Most things about this movie work. The storyline and characters definitely work. The performances are great. What doesn’t work is the repetition. From the jokes, (every time Bobby meets a new character, he is asked about what happened to his hand and then given then exact same response, that he needs to be more careful,) to the rule of three, (he meets most characters in this movie exactly three times, be it the blind man, Toby and Jenny, or going to Harland’s mechanic shop for three day time visits.) The movie also seems to drag somewhere in the middle, because it starts feeling like the same thing, again and again. Maybe it’s the characters who aren’t really contributing anything, like the blind man, slowing things down.

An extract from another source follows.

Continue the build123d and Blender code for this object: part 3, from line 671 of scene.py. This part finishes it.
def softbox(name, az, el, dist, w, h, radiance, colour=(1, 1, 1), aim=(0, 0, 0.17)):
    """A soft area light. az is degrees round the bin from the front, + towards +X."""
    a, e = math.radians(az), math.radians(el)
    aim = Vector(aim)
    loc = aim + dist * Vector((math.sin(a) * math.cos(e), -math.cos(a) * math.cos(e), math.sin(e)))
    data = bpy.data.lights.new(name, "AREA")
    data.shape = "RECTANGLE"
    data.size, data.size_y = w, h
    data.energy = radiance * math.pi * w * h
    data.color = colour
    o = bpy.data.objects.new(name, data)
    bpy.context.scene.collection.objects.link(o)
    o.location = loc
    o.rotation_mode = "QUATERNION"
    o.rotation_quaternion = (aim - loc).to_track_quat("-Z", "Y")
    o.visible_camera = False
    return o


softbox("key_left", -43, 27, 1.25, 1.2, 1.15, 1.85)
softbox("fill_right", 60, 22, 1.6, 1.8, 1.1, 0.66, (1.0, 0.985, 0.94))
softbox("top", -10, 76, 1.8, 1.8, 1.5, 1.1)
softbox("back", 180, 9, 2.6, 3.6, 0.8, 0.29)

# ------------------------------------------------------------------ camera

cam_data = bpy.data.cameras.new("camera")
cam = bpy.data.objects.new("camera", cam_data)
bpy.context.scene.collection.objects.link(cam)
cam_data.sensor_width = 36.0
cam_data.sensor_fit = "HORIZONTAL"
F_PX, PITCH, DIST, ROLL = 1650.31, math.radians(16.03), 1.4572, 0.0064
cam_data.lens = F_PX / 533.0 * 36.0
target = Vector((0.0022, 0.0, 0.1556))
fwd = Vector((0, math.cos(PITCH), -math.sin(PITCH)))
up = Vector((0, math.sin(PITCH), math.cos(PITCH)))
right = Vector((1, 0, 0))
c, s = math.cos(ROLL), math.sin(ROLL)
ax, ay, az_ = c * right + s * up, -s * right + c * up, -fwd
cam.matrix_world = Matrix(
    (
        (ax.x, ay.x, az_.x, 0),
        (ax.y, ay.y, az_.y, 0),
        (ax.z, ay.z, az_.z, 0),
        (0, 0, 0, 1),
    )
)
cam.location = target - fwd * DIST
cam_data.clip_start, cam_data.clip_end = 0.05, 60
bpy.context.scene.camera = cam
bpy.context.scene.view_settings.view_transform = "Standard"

But once we jump back into the plot, with Grace and Jake and what Bobby is going to do about them, things pick right back up again, and we are back to having a cool and darkly disturbing movie. This film is all about environment and style. It’s an Oliver Stone movie, snd his first one since becoming a mainstream director, where is he is working on a movie that has no political ties, and is also good, (Natural Born Killers, made a few years earlier, avoided the politics game, but wasn’t exactly great either.) U Turn is insanely dark. Not only the humor, but the characters and things that happen to this guy are dark, to the point where this movie is certainly not for everyone. But it sure is pumped full of life and craziness. While the Jon Voight character doesn’t add much, most every other character in the movie does, and one is funnier and more disturbed than the next. And, on top of everything else, the movie ends up going in a very interesting, Shakespere-like direction with characters finding themselves faced with deteriorating relationships and betrayal. This movie definitely has some flaws, (Stone’s jumpy, quick cuts filming style is a little annoying,) but it’s still a live wire that ends up being a lot of fun.